Finalmente, para que exista um Estado deste tipo, quem tem mais condições financeiras, ou seja, quem é mais rico, deve contribuir mais para a manutenção dos benefícios sociais, sob o principio de uma justiça tributária que trata desigualmente os desiguais. A este sistema ideal não deve faltar, obviamente, uma ética rigorosa na condução dos negócios públicos e uma democratização progressiva dos processos decisórios governamentais, os quais incluiriam, cada vez mais, a participação da sociedade civil.
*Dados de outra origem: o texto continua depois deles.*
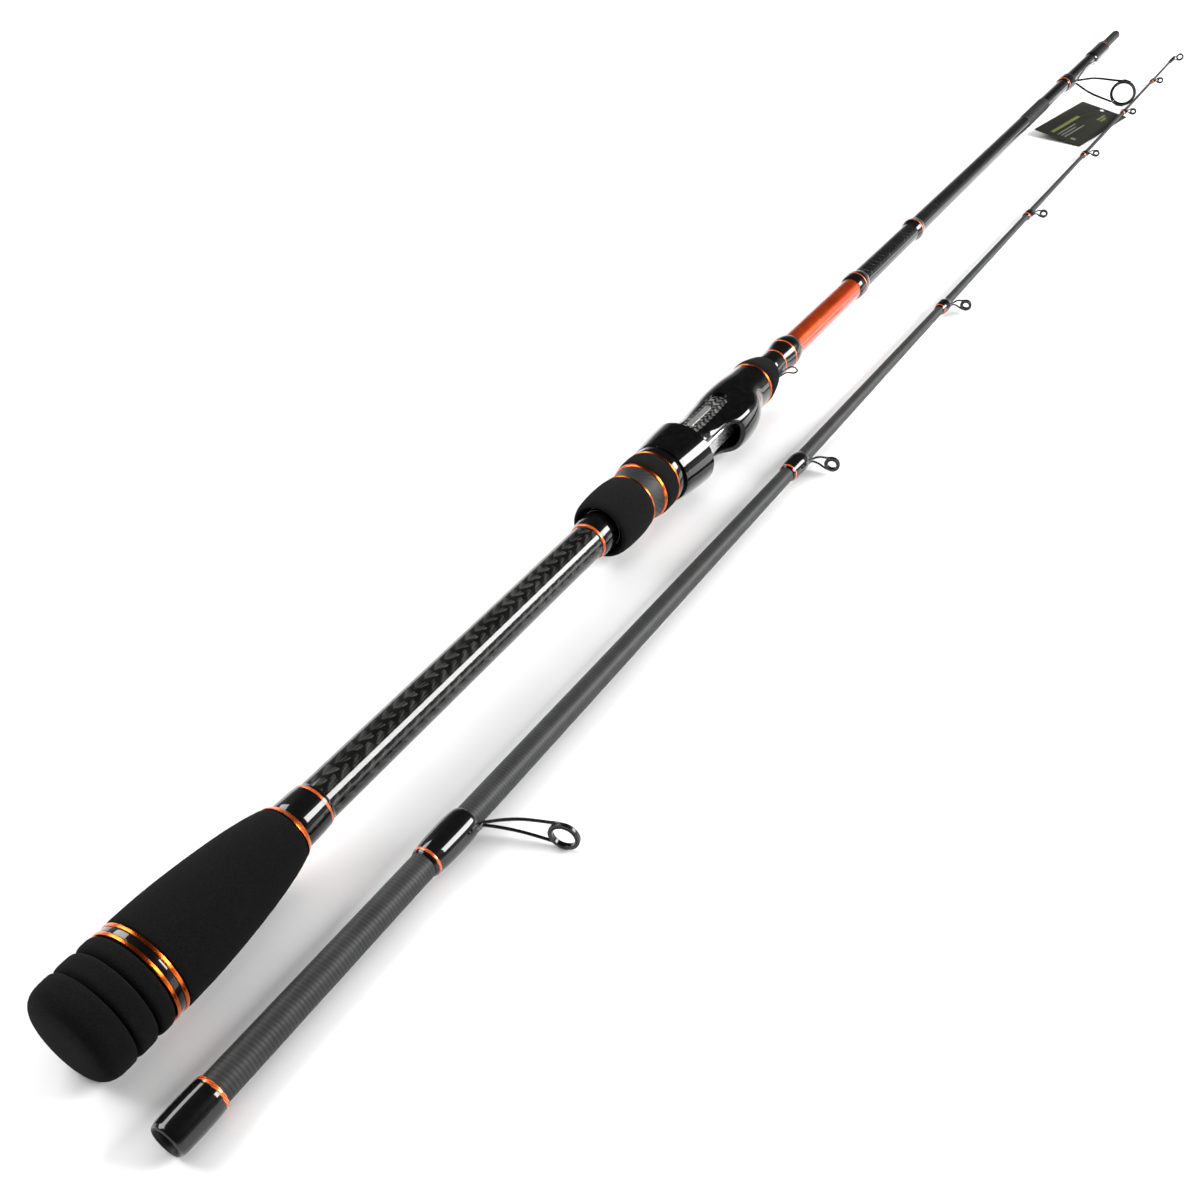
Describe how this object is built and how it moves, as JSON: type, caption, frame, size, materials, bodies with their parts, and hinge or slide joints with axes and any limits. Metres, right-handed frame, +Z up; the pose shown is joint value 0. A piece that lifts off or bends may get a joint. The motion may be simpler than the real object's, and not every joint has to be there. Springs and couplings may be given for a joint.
{
  "type": "spinning rod",
  "caption": "Two-piece spinning rod taken down: butt section with foam grips, locking reel seat, stripping guide and spigot, and tip section with ferrule and wire guides.",
  "frame": {"origin": "middle of the footprint, on the surface that the rod lies on", "axes": "+X along the butt section from the butt cap to the spigot, +Z up; guides and reel foot point to -Y"},
  "size_m": [1.265, 0.0988, 0.0361],
  "materials": {
    "eva_foam": "fine matt closed-cell foam",
    "orange_metal": "anodised metallic orange",
    "black_lacquer": "high-gloss black lacquer",
    "carbon_weave": "carbon weave under clear coat",
    "carbon_twill": "fine grey twill, satin",
    "matt_carbon": "matt dark carbon",
    "guide_wire": "black-plated wire",
    "ring_ceramic": "polished black ceramic",
    "tag_card": "dark olive card",
    "clear_nylon": "clear nylon"
  },
  "bodies": {
    "butt_section": {"butt_cap": "eva_foam", "butt_disc_rear": "eva_foam", "butt_disc_front": "eva_foam", "butt_trim_ring_rear": "orange_metal", "butt_trim_band": "black_lacquer", "butt_trim_ring_front": "orange_metal", "rear_grip": "eva_foam", "rear_grip_ring": "orange_metal", "rear_winding": "black_lacquer", "handle_ring_rear": "orange_metal", "handle_tube": "carbon_weave", "handle_ring_front": "orange_metal", "handle_front_winding": "black_lacquer", "thread_barrel": "black_lacquer", "reel_seat_body": "black_lacquer", "seat_window_upper": "carbon_weave", "seat_window_lower": "carbon_weave", "front_grip_ring": "orange_metal", "front_grip": "eva_foam", "front_winding": "black_lacquer", "hook_keeper": "guide_wire", "butt_blank": "carbon_weave", "orange_end_winding": "black_lacquer", "blank_joint_winding": "black_lacquer", "spigot": "matt_carbon", "stripping_guide_frame": "guide_wire", "stripping_guide_insert": "ring_ceramic", "stripping_wrap_rear": "black_lacquer", "stripping_wrap_front": "black_lacquer", "hang_tag": "tag_card", "tag_loop": "clear_nylon"},
    "hood": {"sliding_hood": "black_lacquer"},
    "lock_nut": {"nut_grip_rear": "eva_foam", "nut_ring_rear": "orange_metal", "nut_sleeve": "carbon_twill", "nut_ring_middle": "orange_metal", "nut_grip_front": "eva_foam", "nut_ring_front": "orange_metal", "nut_core": "black_lacquer"},
    "tip_section": {"tip_blank": "matt_carbon", "ferrule_winding": "black_lacquer", "guide_a_frame": "guide_wire", "guide_a_insert": "ring_ceramic", "guide_a_wrap": "black_lacquer", "guide_b_frame": "guide_wire", "guide_b_insert": "ring_ceramic", "guide_b_wrap": "black_lacquer", "guide_c_frame": "guide_wire", "guide_c_insert": "ring_ceramic", "guide_c_wrap": "black_lacquer", "guide_d_frame": "guide_wire", "guide_d_wrap": "black_lacquer", "guide_e_frame": "guide_wire", "guide_e_wrap": "black_lacquer", "guide_f_frame": "guide_wire", "guide_f_wrap": "black_lacquer", "guide_g_frame": "guide_wire", "guide_g_wrap": "black_lacquer", "tip_top_frame": "guide_wire", "tip_top_insert": "ring_ceramic"}
  },
  "joints": [
    {"name": "hood_slide", "type": "slide", "parent": "butt_section", "child": "hood", "axis": [1, 0, 0], "range_m": [-0.0201, 0.0041]},
    {"name": "nut_spin", "type": "hinge", "parent": "hood", "child": "lock_nut", "pos_m": [-0.30499, 0.03151, 0.01821], "axis": [1, 0, 0], "range_deg": [-2880, 576]},
    {"name": "tip_slide", "type": "slide", "parent": "butt_section", "child": "tip_section", "axis": [0.9999, -0.0126, -0.0024], "range_m": [-0.06, 0]}
  ],
  "couplings": [
    {"joint": "hood_slide", "follows": "nut_spin", "m_per_rad": 0.00039789}
  ]
}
Será isto uma utopia?  Diz Kardec na questão 793 de O Livro dos Espíritos, quando comenta sobre a verdadeira civilização:
 “ De dois povos que tenham chegado ao ápice da escala social, só poderá dizer-se o mais civilizado, na verdadeira acepção do termo, aquele em que se encontre menos egoísmo, cupidez e orgulho; em que os costumes sejam mais intelectuais e morais do que materiais; em que a inteligência possa desenvolver-se com mais liberdade; em que existam mais bondade, boa-fé, benevolência e generosidade recíproca; em que os preconceitos de casta e de nascimento sejam menos enraizados, porque eles são incompatíveis com o verdadeiro amor do próximo; em que as leis não consagrem nenhum privilégio e sejam as mesmas para o último como para o primeiro; em que a justiça se exerça com o mínimo de parcialidade; em que o fraco sempre encontre apoio contra o forte ; em que a vida do homem, suas crenças e suas opiniões sejam melhor respeitadas; em que haja menos desgraça e, por fim, em que todos os homens de boa vontade estejam sempre seguros de não lhes faltar o necessário”. (negritos meus)
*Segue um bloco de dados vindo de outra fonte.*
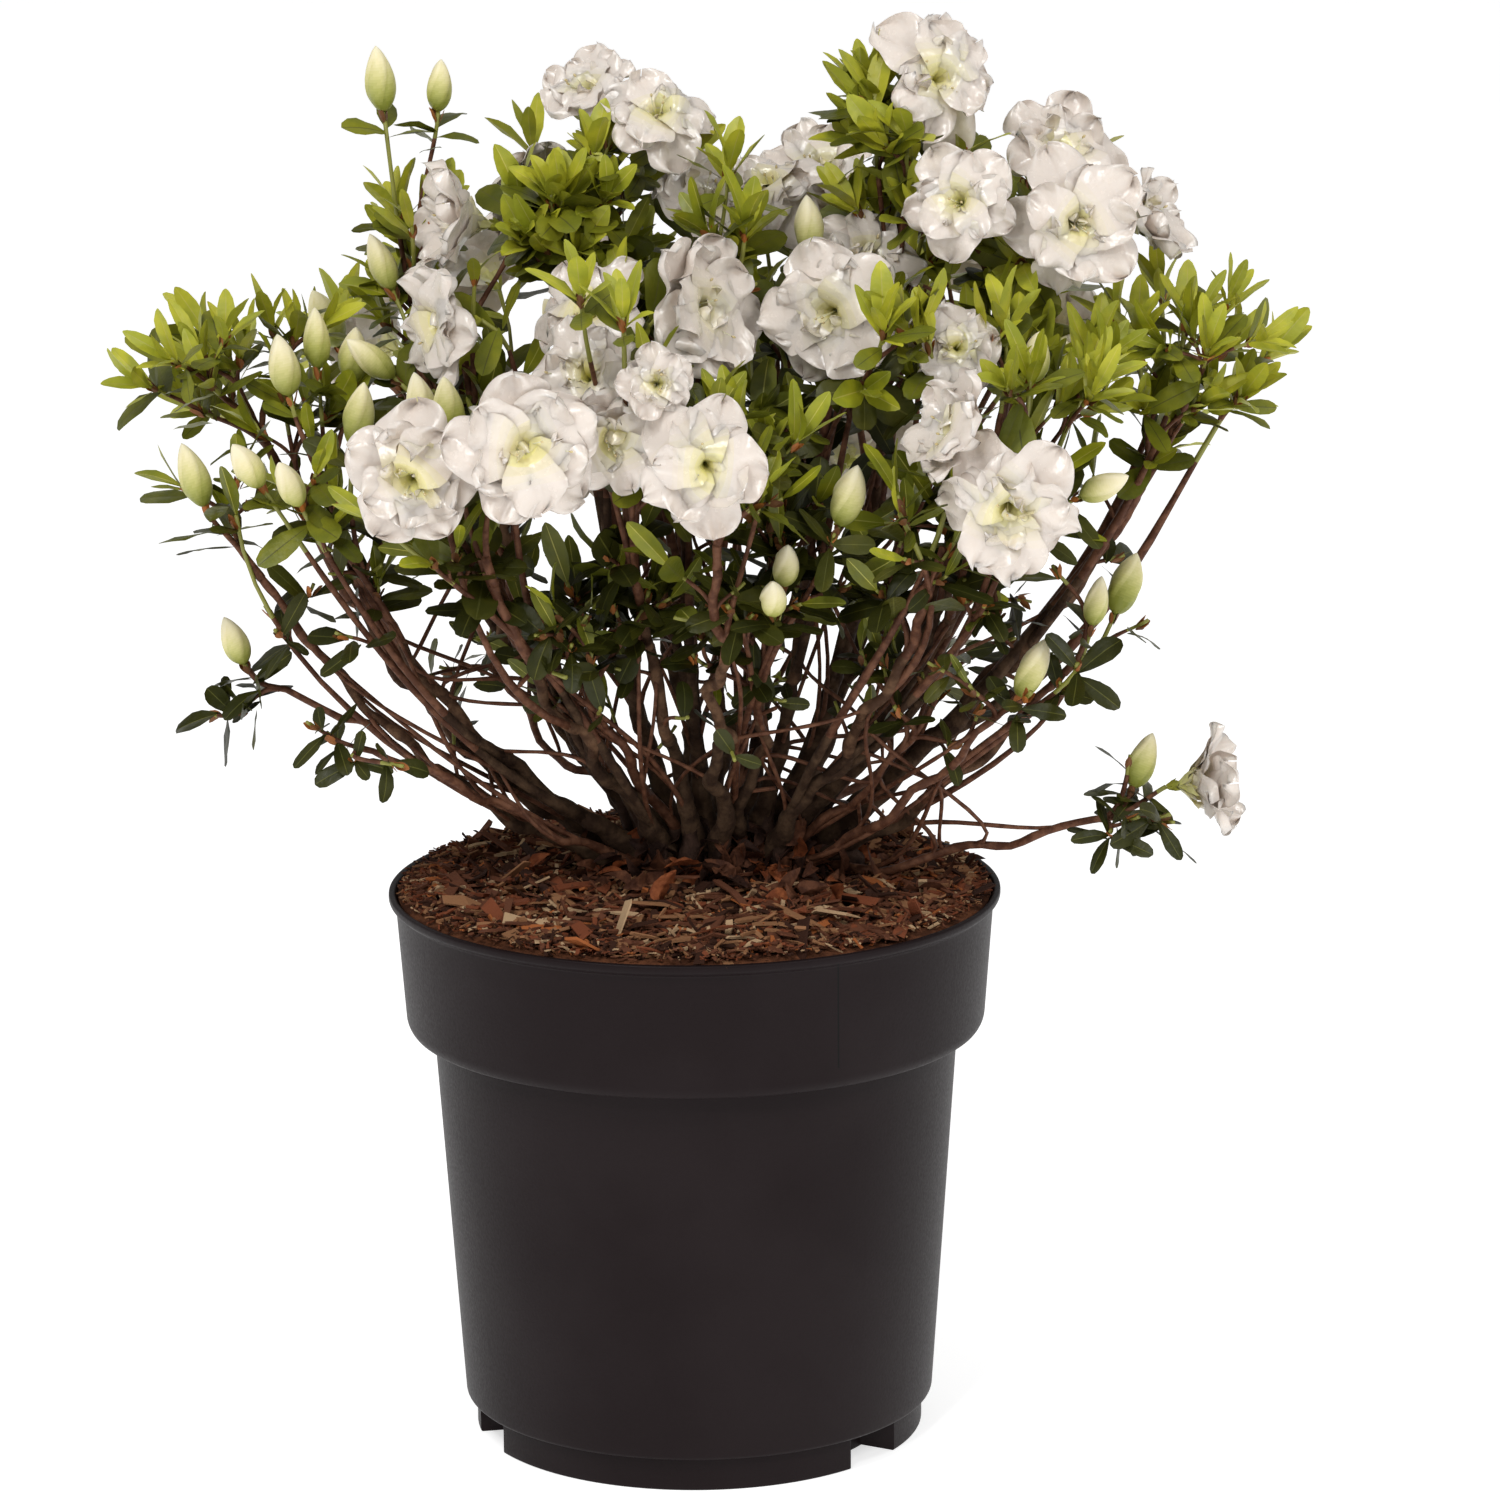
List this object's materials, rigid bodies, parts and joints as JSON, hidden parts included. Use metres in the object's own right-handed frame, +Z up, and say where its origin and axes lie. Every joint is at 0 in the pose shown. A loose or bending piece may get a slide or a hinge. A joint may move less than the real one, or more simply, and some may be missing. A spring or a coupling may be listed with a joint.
{
  "type": "azalea shrub in a pot",
  "caption": "Many-stemmed evergreen azalea in full white double bloom, wide and vase-shaped, in a round black nursery pot topped with bark mulch.",
  "frame": {"origin": "centre of the pot's flat underside", "axes": "+Z up through the pot's middle; +X to the viewer's right and -Y towards the viewer, on the shrub's front"},
  "size_m": [0.45, 0.3383, 0.5391],
  "materials": {
    "pot_plastic": "satin moulded black plastic",
    "mulch": "shredded bark over compost",
    "bark": "rough grey-brown bark, redder on young wood",
    "foliage": "soft evergreen leaves, yellow-green when young and dark and glossier when old",
    "petals": "thin ruffled white petals, greenish yellow in the throat",
    "buds": "cream buds, green at the foot"
  },
  "bodies": {
    "root": {"pot": "pot_plastic", "compost": "mulch", "woody_crown": "bark", "bough_far_left": "bark", "bough_left_buds": "bark", "bough_left_low": "bark", "bough_tall_left": "bark", "bough_upper_left": "bark", "bough_front_left": "bark", "bough_front_middle": "bark", "bough_front_right": "bark", "bough_top_left": "bark", "bough_centre": "bark", "bough_centre_right": "bark", "bough_back_middle": "bark", "bough_top_right": "bark", "bough_upper_right": "bark", "bough_right_leafy": "bark", "bough_far_right": "bark", "bough_right_front": "bark", "bough_right_buds": "bark", "bough_inner_front": "bark", "bough_rear_left": "bark", "bough_rear_middle": "bark", "bough_rear_right": "bark", "bough_rear_low": "bark", "mass_far_left": "foliage", "mass_left_buds": "foliage", "mass_left_low": "foliage", "mass_tall_left": "foliage", "mass_upper_left": "foliage", "mass_front_left": "foliage", "mass_front_middle": "foliage", "mass_front_right": "foliage", "mass_top_left": "foliage", "mass_centre": "foliage", "mass_centre_right": "foliage", "mass_back_middle": "foliage", "mass_top_right": "foliage", "mass_upper_right": "foliage", "mass_right_leafy": "foliage", "mass_far_right": "foliage", "mass_right_front": "foliage", "mass_right_buds": "foliage", "mass_inner_front": "foliage", "mass_rear_left": "foliage", "mass_rear_middle": "foliage", "mass_rear_right": "foliage", "mass_rear_low": "foliage", "spray_left_foot": "foliage", "spray_left_foot_low": "foliage", "spray_inner_left": "foliage", "spray_right_low": "foliage", "spray_right_dark": "foliage", "spray_inner_back": "foliage", "spray_rear_foot_left": "foliage", "spray_rear_foot_right": "foliage", "spray_right_foot": "foliage"}
  },
  "joints": []
}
Se acreditamos verdadeiramente na lei de evolução, devemos crer que é possível chegar a esta nova sociedade. Não é fácil, mas é possível. É necessário lutar no nível individual combatendo o egoísmo. Porém, é necessário lutar também no nível coletivo e institucional, por meios pacíficos, na busca de uma sociedade mais igualitária, democrática, fraterna e justa. O espírita fala muito no advento do mundo de regeneração. Esta nova fase da humanidade deverá ser conquistada pelos homens, não será obra dos espíritos. Os últimos acontecimentos políticos em nosso país nos fazem refletir se avançamos ou não na direção do projeto de uma sociedade melhor. Que cada um de nós reflita por si mesmo.
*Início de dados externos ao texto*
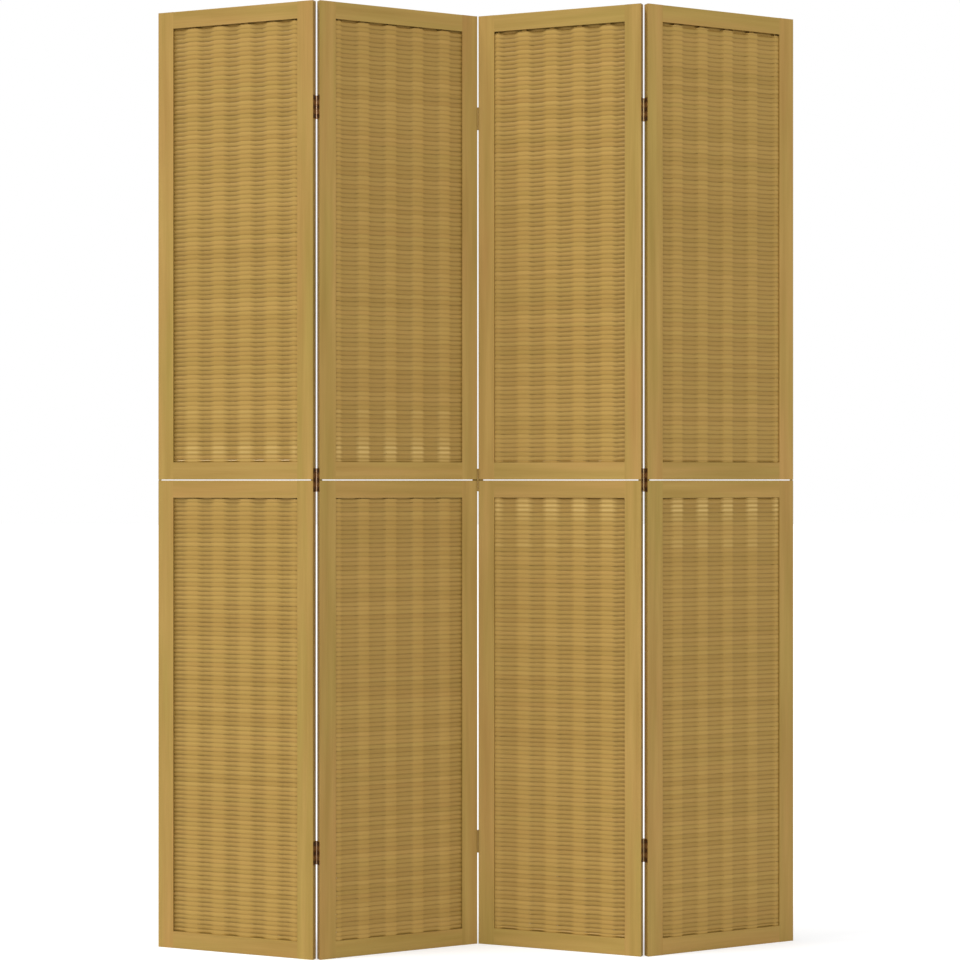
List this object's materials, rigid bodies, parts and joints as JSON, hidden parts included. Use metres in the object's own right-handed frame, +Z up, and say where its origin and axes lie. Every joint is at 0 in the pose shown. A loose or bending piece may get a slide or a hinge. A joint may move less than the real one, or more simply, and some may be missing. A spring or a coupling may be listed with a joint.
{
  "type": "folding screen",
  "caption": "Hinged wooden room screen that stands in a zigzag, with framed upper and lower tiers of flat weave.",
  "frame": {"origin": "on the floor, at the middle of the screen's footprint as it stands in its zigzag", "axes": "+Z up, +X along the line of the row of panels to the right as seen from the front, +Y to the back"},
  "size_m": [1.2336, 0.1432, 1.8],
  "materials": {
    "frame_wood": "light honey wood, clear satin lacquer",
    "woven_strips": "thin flat wood strips, clear satin lacquer",
    "hinge_metal": "very dark brown, worn satin",
    "screw_steel": "dull plated steel",
    "plate_metal": "dull brass-coloured sheet"
  },
  "bodies": {
    "panel_1": {"left_stile_1_lower": "frame_wood", "right_stile_1_lower": "frame_wood", "top_rail_1_lower": "frame_wood", "bottom_rail_1_lower": "frame_wood", "left_stile_1_upper": "frame_wood", "right_stile_1_upper": "frame_wood", "top_rail_1_upper": "frame_wood", "bottom_rail_1_upper": "frame_wood", "weave_rows_1": "woven_strips", "weave_back_1": "woven_strips", "stakes_1": "woven_strips", "screws_1": "screw_steel", "hinge_leaves_1_left": "hinge_metal", "hinge_pins_1": "screw_steel", "joining_plate_1": "plate_metal"},
    "panel_2": {"left_stile_2_lower": "frame_wood", "right_stile_2_lower": "frame_wood", "top_rail_2_lower": "frame_wood", "bottom_rail_2_lower": "frame_wood", "left_stile_2_upper": "frame_wood", "right_stile_2_upper": "frame_wood", "top_rail_2_upper": "frame_wood", "bottom_rail_2_upper": "frame_wood", "weave_rows_2": "woven_strips", "weave_back_2": "woven_strips", "stakes_2": "woven_strips", "screws_2": "screw_steel", "hinge_leaves_1_right": "hinge_metal", "hinge_leaves_2_left": "hinge_metal", "hinge_pins_2": "screw_steel"},
    "panel_3": {"left_stile_3_lower": "frame_wood", "right_stile_3_lower": "frame_wood", "top_rail_3_lower": "frame_wood", "bottom_rail_3_lower": "frame_wood", "left_stile_3_upper": "frame_wood", "right_stile_3_upper": "frame_wood", "top_rail_3_upper": "frame_wood", "bottom_rail_3_upper": "frame_wood", "weave_rows_3": "woven_strips", "weave_back_3": "woven_strips", "stakes_3": "woven_strips", "screws_3": "screw_steel", "hinge_leaves_2_right": "hinge_metal", "hinge_leaves_3_left": "hinge_metal", "hinge_pins_3": "screw_steel"},
    "panel_4": {"left_stile_4_lower": "frame_wood", "right_stile_4_lower": "frame_wood", "top_rail_4_lower": "frame_wood", "bottom_rail_4_lower": "frame_wood", "left_stile_4_upper": "frame_wood", "right_stile_4_upper": "frame_wood", "top_rail_4_upper": "frame_wood", "bottom_rail_4_upper": "frame_wood", "weave_rows_4": "woven_strips", "weave_back_4": "woven_strips", "stakes_4": "woven_strips", "screws_4": "screw_steel", "hinge_leaves_3_right": "hinge_metal", "joining_plate_4": "plate_metal"}
  },
  "joints": [
    {"name": "fold_1", "type": "hinge", "parent": "panel_1", "child": "panel_2", "pos_m": [-0.30903, -0.05819, 0.9], "axis": [0, 0, 1], "range_deg": [-47, 133]},
    {"name": "fold_2", "type": "hinge", "parent": "panel_2", "child": "panel_3", "pos_m": [0, 0.05819, 0.9], "axis": [0, 0, 1], "range_deg": [-133, 47]},
    {"name": "fold_3", "type": "hinge", "parent": "panel_3", "child": "panel_4", "pos_m": [0.30903, -0.05819, 0.9], "axis": [0, 0, 1], "range_deg": [-47, 133]}
  ]
}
P.S.: A presente análise busca um senso de realidade e possibilidade na aplicação dos sistemas políticos e econômicos. Temos grande simpatia pela sociedade ideal imaginada por Marx. No entanto, a compreendemos como utópica, pelo menos em nosso atual estágio evolutivo, apesar de não desconhecermos a importante função das “utopias concretas”, no dizer de Ernst Bloch, como horizonte de dilatação das possibilidades humanas, como o sonho ainda não realizado. Porém, o homem novo de Marx ainda é, para o mundo contemporâneo, um super-homem com capacidade de guiar-se autonomamente na sociedade em harmonia com os outros homens, em verdadeiro espírito de altruísmo e solidariedade na produção da riqueza coletiva, da qual todos seriam construtores e beneficiários. Este novo homem de Marx, portanto, é um ser dotado de uma super consciência social. Infelizmente, não é esse o homem que observamos no cotidiano. Costumamos brincar com os amigos dizendo: quer saber o que é o homem? Seja síndico de seu prédio!